Moreover the injuries and deaths from 'telecommunicating' adds to healthcare and emergency services costs. At a time when the U.S. in particular is focused on health expenses, does it make sense not to crack down on this practice--which, like drunk driving--only increases them? Those of us who make and have made our living in blood and guts sincerely want to see less of them.

For unless you are a professional driver, with a commercial license (and insurance) and using communications device for work and/or you're in a in a life-and-death job (fire/police/first responder, M.D. etc.) on a call, you have no real good reason to drive and communicate at the same time. There is nothing that you do that is so important to the existence of others and to the grand scheme of things that it can't wait for you to pull over to chit-chat when not doing so could have tragic consequences.

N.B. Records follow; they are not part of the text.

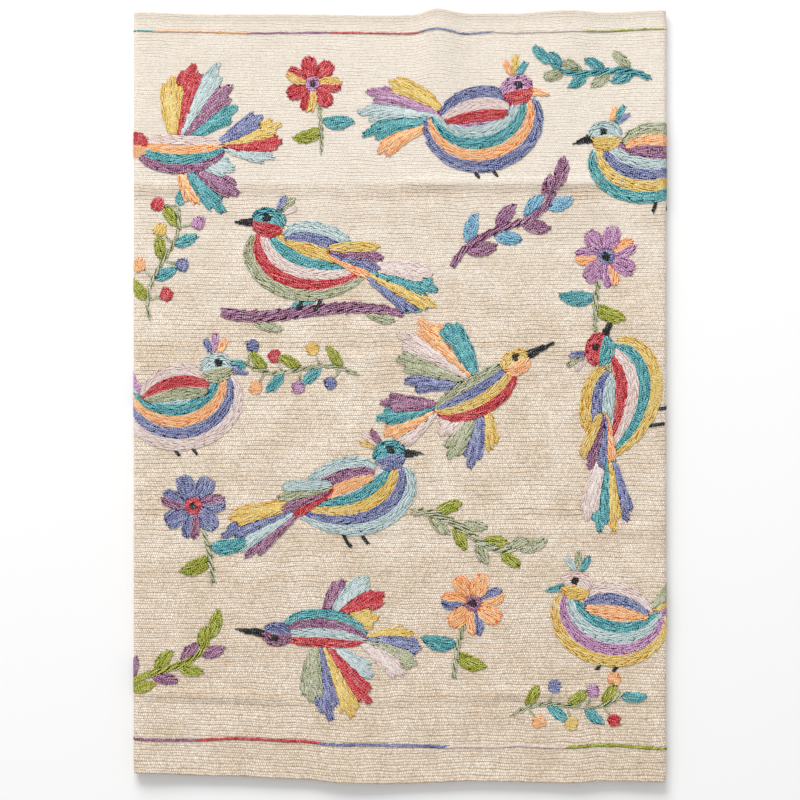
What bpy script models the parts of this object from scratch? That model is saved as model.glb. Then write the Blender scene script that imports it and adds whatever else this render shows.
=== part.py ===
"""A hand-woven area rug folded in three like a letter, lying face up on a flat surface.

The rug is one sheet. Both of its ends are turned under, so that the middle of its length
faces up. Going along the sheet, it runs leftwards on the floor as the bottom layer, turns up
round the left fold, runs rightwards as the top layer, turns down round the right fold, and
runs leftwards again between the two as the middle layer, which ends short of the left fold.

Metres, +Z up. +X is to the right across the folds and +Y is away, along the folds. The
origin is under the middle of the folded rug, on the surface that it lies on.
"""

import math

import bmesh
import bpy
import numpy as np

# The cut size of the rug and the width of the folded bundle, over its two folds.
RUG_LENGTH = 1.829
RUG_WIDTH = 0.914
FOLDED_WIDTH = 0.634
CLOTH_THICKNESS = 0.0032
LAYER_GAP = 0.0014

# The cloth is too thick to crease sharply, so each fold is a loose loop, and the top layer
# rises to it over the last of its length.
LEFT_FOLD_RADIUS = 0.0060
RIGHT_FOLD_RADIUS = 0.0046
RISE_LENGTH = 0.075
# The right fold hangs past the bottom layer's free end, which stops short of it.
BOTTOM_END_INSET = 0.040
RIGHT_FOLD_LOW_Z = 0.0036
DROOP_LENGTH = 0.028

LAYER_PITCH = CLOTH_THICKNESS + LAYER_GAP
BOTTOM_Z = CLOTH_THICKNESS / 2
MIDDLE_Z = BOTTOM_Z + LAYER_PITCH
TOP_Z = MIDDLE_Z + LAYER_PITCH

BOTTOM_END_X = FOLDED_WIDTH / 2 - BOTTOM_END_INSET
LEFT_FOLD_X = -FOLDED_WIDTH / 2 + CLOTH_THICKNESS / 2 + LEFT_FOLD_RADIUS
RIGHT_FOLD_X = FOLDED_WIDTH / 2 - CLOTH_THICKNESS / 2 - RIGHT_FOLD_RADIUS
LEFT_RISE = BOTTOM_Z + 2 * LEFT_FOLD_RADIUS - TOP_Z
RIGHT_RISE = RIGHT_FOLD_LOW_Z + 2 * RIGHT_FOLD_RADIUS - TOP_Z
DROOP_X = RIGHT_FOLD_X - DROOP_LENGTH

# How many steps each stretch of the sheet is drawn in.
STEPS = {"bottom": 5, "left fold": 10, "top": 44, "right fold": 10, "droop": 5, "middle": 4}

# The two long edges are uneven, as hand-woven edges are. "out" is how far each stands out
# past half the rug's width, at a place across the top layer. The lower layers keep inside.
FAR_EDGE = (
    # across, out
    (-0.317, 0.0006),
    (-0.226, -0.0018),
    (-0.119, -0.0018),
    (-0.012, -0.0030),
    (0.014, -0.0024),
    (0.044, 0.0042),
    (0.077, -0.0006),
    (0.131, -0.0006),
    (0.202, 0.0030),
    (0.243, 0.0006),
    (0.317, 0.0030),
)
NEAR_EDGE = (
    # across, out
    (-0.317, -0.0125),
    (-0.208, -0.0089),
    (-0.119, -0.0053),
    (-0.065, -0.0006),
    (-0.012, 0.0006),
    (0.042, -0.0012),
    (0.077, -0.0030),
    (0.202, -0.0006),
    (0.237, -0.0030),
    (0.317, -0.0018),
)
EDGE_FADE = 0.20
LOWER_LAYER_INSET = 0.004
INSET_REACH = 0.05

# Ripples that lift the top layer at its long edges and die out towards its middle.
RIPPLES = (
    # edge, across, half width, height, reach
    ("far", 0.046, 0.040, 0.0080, 0.17),
    ("far", 0.200, 0.055, 0.0045, 0.14),
    ("far", -0.180, 0.070, 0.0020, 0.12),
    ("near", -0.055, 0.060, 0.0030, 0.12),
    ("near", 0.215, 0.045, 0.0020, 0.10),
)

# Soft ridges left by an earlier folding, running across the top layer.
CREASES = (
    # along, half width, height at the left, height at the right
    (0.256, 0.012, 0.0008, 0.0017),
    (0.048, 0.011, 0.0009, 0.0007),
    (-0.152, 0.011, 0.0005, 0.0008),
    (-0.353, 0.012, 0.0013, 0.0012),
)
CREASE_ROWS = (-1.0, -0.5, 0.0, 0.5, 1.0)
ROW_SPACING = 0.07
# The top layer lies flat where it turns into a fold.
FOLD_FLAT = 0.03

CLOTH_COLOUR = (0.70, 0.61, 0.48, 1.0)
CLOTH_ROUGHNESS = 0.95


def smooth(value):
    """A smooth step from 0 to 1 as the value goes from 0 to 1."""
    held = min(max(value, 0.0), 1.0)
    return held * held * (3 - 2 * held)


def bump(distance, half_width):
    """A soft hump, 1 at its crest and 0 from the half width on."""
    return 1 - smooth(abs(distance) / half_width)


def top_height(x):
    """The height of the top layer, which rises to the loop at each end."""
    to_left = 1 - smooth((x - LEFT_FOLD_X) / RISE_LENGTH)
    to_right = 1 - smooth((RIGHT_FOLD_X - x) / RISE_LENGTH)
    return TOP_Z + LEFT_RISE * to_left + RIGHT_RISE * to_right


def droop_height(x):
    """The height of the cloth that hangs from the middle layer to the foot of the right fold."""
    return RIGHT_FOLD_LOW_Z + (MIDDLE_Z - RIGHT_FOLD_LOW_Z) * smooth(
        (RIGHT_FOLD_X - x) / DROOP_LENGTH
    )


def path_of_the_fold():
    """The middle line of the folded sheet as (stretch, x, z), from its bottom to its middle end."""
    path = [("bottom", BOTTOM_END_X, BOTTOM_Z)]

    def run(stretch, to_x, height):
        """A stretch that runs along X, at the height that a function of X gives."""
        from_x = path[-1][1]
        for step in range(1, STEPS[stretch] + 1):
            x = from_x + (to_x - from_x) * step / STEPS[stretch]
            path.append((stretch, x, height(x)))

    def fold(stretch, centre_x, centre_z, radius, start):
        """A half turn about a centre, clockwise from a start angle in degrees."""
        for step in range(1, STEPS[stretch] + 1):
            angle = math.radians(start - 180 * step / STEPS[stretch])
            path.append(
                (stretch, centre_x + radius * math.cos(angle), centre_z + radius * math.sin(angle))
            )

    run("bottom", LEFT_FOLD_X, lambda x: BOTTOM_Z)
    fold("left fold", LEFT_FOLD_X, BOTTOM_Z + LEFT_FOLD_RADIUS, LEFT_FOLD_RADIUS, 270)
    run("top", RIGHT_FOLD_X, top_height)
    fold("right fold", RIGHT_FOLD_X, RIGHT_FOLD_LOW_Z + RIGHT_FOLD_RADIUS, RIGHT_FOLD_RADIUS, 90)
    run("droop", DROOP_X, droop_height)
    run("middle", DROOP_X - (RUG_LENGTH - length_of(path)), lambda x: MIDDLE_Z)
    return path


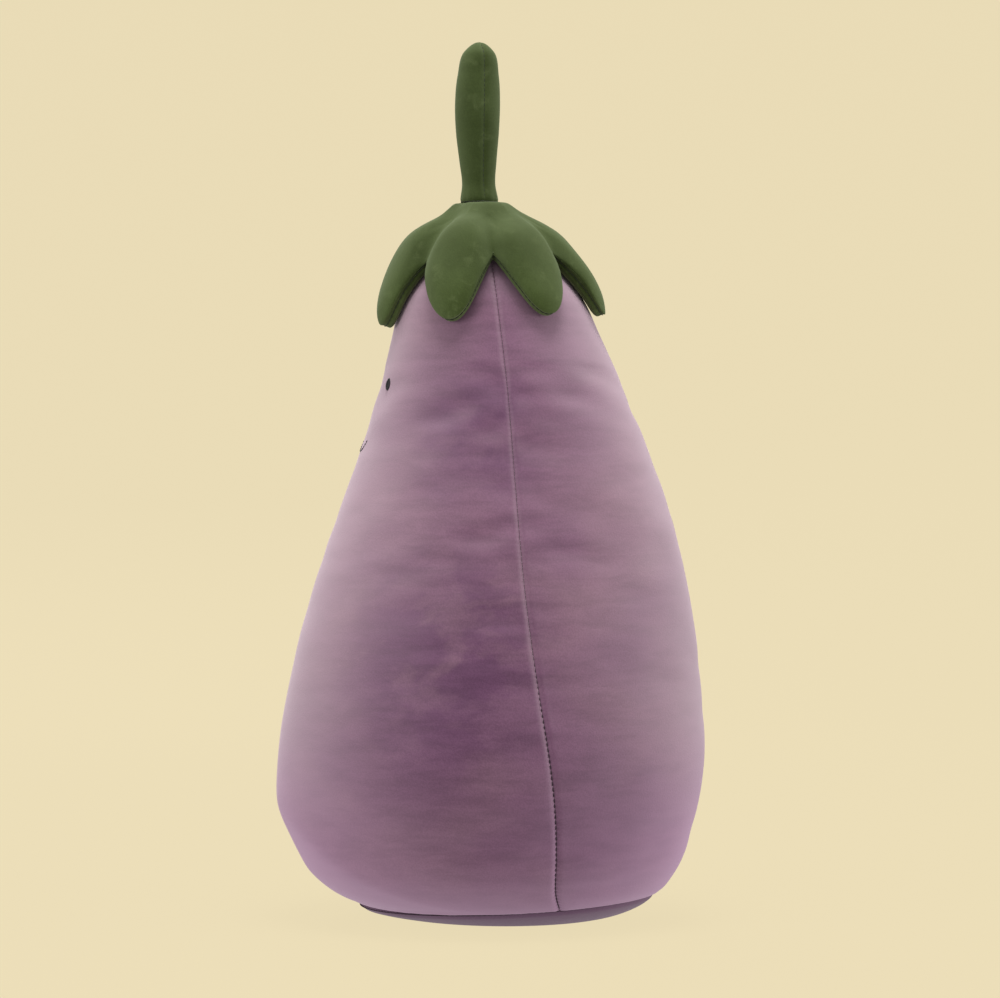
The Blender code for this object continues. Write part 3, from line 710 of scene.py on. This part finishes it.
PURPLE_THREAD = thread_material("purple_thread", (0.045, 0.018, 0.035), 0.6)
groove = SEAM_DEPTH + SEAM_VALE
runs = np.linspace(SEAM_RUN + SIDE_FOOT, TOP_RUN - SIDE_TOP, 400)
deep = groove + DRAWN_IN * np.clip((runs - run_at(DRAWN_FROM)) / DRAWN_OVER, 0, 1)
for side, angle in (("right", right_seam(runs)), ("left", math.pi - right_seam(runs))):
    path = body_point(angle, runs, -deep)
    made = stitching(f"side_stitches_{side}", path, outward(angle, runs), PURPLE_THREAD)
    settle(made, "purple_thread", f"side_seam_thread_{side}")
turns = np.linspace(0, 2 * math.pi, 600, endpoint=False)
path = body_point(turns, SEAM_RUN, -groove)
made = stitching("base_stitches", path, outward(turns, SEAM_RUN), PURPLE_THREAD, closed=True)
settle(made, "purple_thread", "base_seam_thread")
runs = np.linspace(SEAM_RUN + DART_FOOT, run_at(DART_TOP), 60)
turns = np.full_like(runs, FRONT)
path = body_point(turns, runs, -DART_SINK) + front_moved(turns, runs)
made = stitching("dart_stitches", path, outward(turns, runs), PURPLE_THREAD, DART_THREAD)
settle(made, "purple_thread", "front_dart_thread")

# === The face ========================================================================================
# Black satin stitch: two small upright ovals, domed over padding stitches, and a thin curved mouth.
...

Like speeding. When I'm driving at the normal (safe/legal) rate of flow and some moron flashes their lights behind me and I don't see a flashing light on top or on their dashboard my attitude is that they can get lost...and I love it when they get pulled over by the flashing lights.

What Nuance and other tech firms should be doing instead is to take a leadership position in educating the public and pressing for tough and readily enforced regs against distracted driving, and be in it for the long haul. What each of you who are reading this should do is pull over when called or to make a call or contact.

For the hard reality is that very few of you have the skills to do both. And when you combine that with weather, rough road surfaces, and the other idiots that are out there the odds increase astronomically

Do you really want to be the next person to kill and hurt others or be killed or hurt yourself?

One last note--there is no sound like the thump of a human being hit by a vehicle. No sight like watching someone--and their child--bleed to death on the asphalt. No feeling as helpless as not being able to do anything more than what you have already done.

Do you want to be the cause of this because you were on your wireless device?